At the end of day 3 our number line was taking shape!! (see above!)

Day four came along quickly and the numbers grew and grew! the number line quickly became very colorful and kiddos started looking for patterns as the line was complete.

Each kiddo was given post it notes to ‘find patterns’ in the number line. You can see below where the colorful post it notes are all stuck to the paper.

Some of their pattern discoveries were:

“Every denominator [in the 1/2’s column] increases by 2”

“This [the 1/4’s column] pattern is going up by 4’s you can see it in the denominators”

“The numerator counts up as 1,2,3,4,5,6 [in the 1/2’s column]”

“[on the far left] they all have zero in the numerator!!”

“[on the far right] they all have the same number in the numerator and denominator”

None of the kiddos noticed the symmetry in the number line, or the patterns in the color coding…. but I think that will come next week when we hang the number line up on the wall and look at it from slightly farther away.

Super excited for how this lesson turned out! AND I’m even more excited to be apart of Meg Anderson’s new monthly link-up: LOVED THAT LESSON! I definitely LOVED this lesson! Make sure to click on the link below to go find other lessons people loved!

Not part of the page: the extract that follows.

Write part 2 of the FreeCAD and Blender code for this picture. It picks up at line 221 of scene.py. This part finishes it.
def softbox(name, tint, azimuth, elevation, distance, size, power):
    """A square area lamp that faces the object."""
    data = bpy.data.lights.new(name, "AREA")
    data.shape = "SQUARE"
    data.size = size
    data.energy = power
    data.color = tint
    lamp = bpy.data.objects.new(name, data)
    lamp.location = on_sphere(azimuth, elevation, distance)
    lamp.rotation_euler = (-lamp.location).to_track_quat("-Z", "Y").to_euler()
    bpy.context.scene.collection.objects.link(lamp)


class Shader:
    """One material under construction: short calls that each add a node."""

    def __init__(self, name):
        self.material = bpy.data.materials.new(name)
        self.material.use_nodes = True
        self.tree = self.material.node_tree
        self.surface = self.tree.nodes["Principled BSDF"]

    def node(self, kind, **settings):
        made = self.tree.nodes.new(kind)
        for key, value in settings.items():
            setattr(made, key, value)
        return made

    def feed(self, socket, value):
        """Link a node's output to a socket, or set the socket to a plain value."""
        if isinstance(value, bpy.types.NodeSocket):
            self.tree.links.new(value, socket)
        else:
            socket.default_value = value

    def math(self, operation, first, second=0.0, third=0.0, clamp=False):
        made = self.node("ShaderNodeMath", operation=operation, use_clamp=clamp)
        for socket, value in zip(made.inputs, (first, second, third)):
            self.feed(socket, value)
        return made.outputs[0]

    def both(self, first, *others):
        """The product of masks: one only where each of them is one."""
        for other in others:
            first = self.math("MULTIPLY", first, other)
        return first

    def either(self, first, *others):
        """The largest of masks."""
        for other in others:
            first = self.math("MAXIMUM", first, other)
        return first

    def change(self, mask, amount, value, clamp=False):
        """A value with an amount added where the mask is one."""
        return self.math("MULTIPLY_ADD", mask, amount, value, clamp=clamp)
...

Interested in making a number line in your classroom? It’s super easy! Just grab some supplies, create some fractional pieces and go to town! However, if you want to save some time and have everything ready to print and cut, you can check out my fraction number line and sort here

Fourth Grade Studio

Awesome! Thanks so much for linking up…and what a GREAT lesson. I can tell that your students did some a-maze-ing thinking! 🙂 Lucky kiddos…

Kim

This is a GREAT lesson! Next year I am determined to do a better job teaching fractions. I bookmarked this page to remember this activity… and how could I not love something so gloriously purple! What a wonderful example of great teaching.

Kim

Finding JOY in 6th Grade

Dilly Dabbles

I love the sequence of this lesson and your integration of technology! I just messaged my team and asked our member that’s updating our math scope and sequence to add this link to our fractions unit. Thanks!

~Melissa

sally

Loved your fraction number line

Natalie Alonso Shirra

WOW!!!! that was amazing, I’m going to try that out as soon as we´ve started learning a bit about fractions! thanks sooooooo much for sharing 🙂 🙂

MissMathDork

You are so very welcome! Would love to hear how it turns out!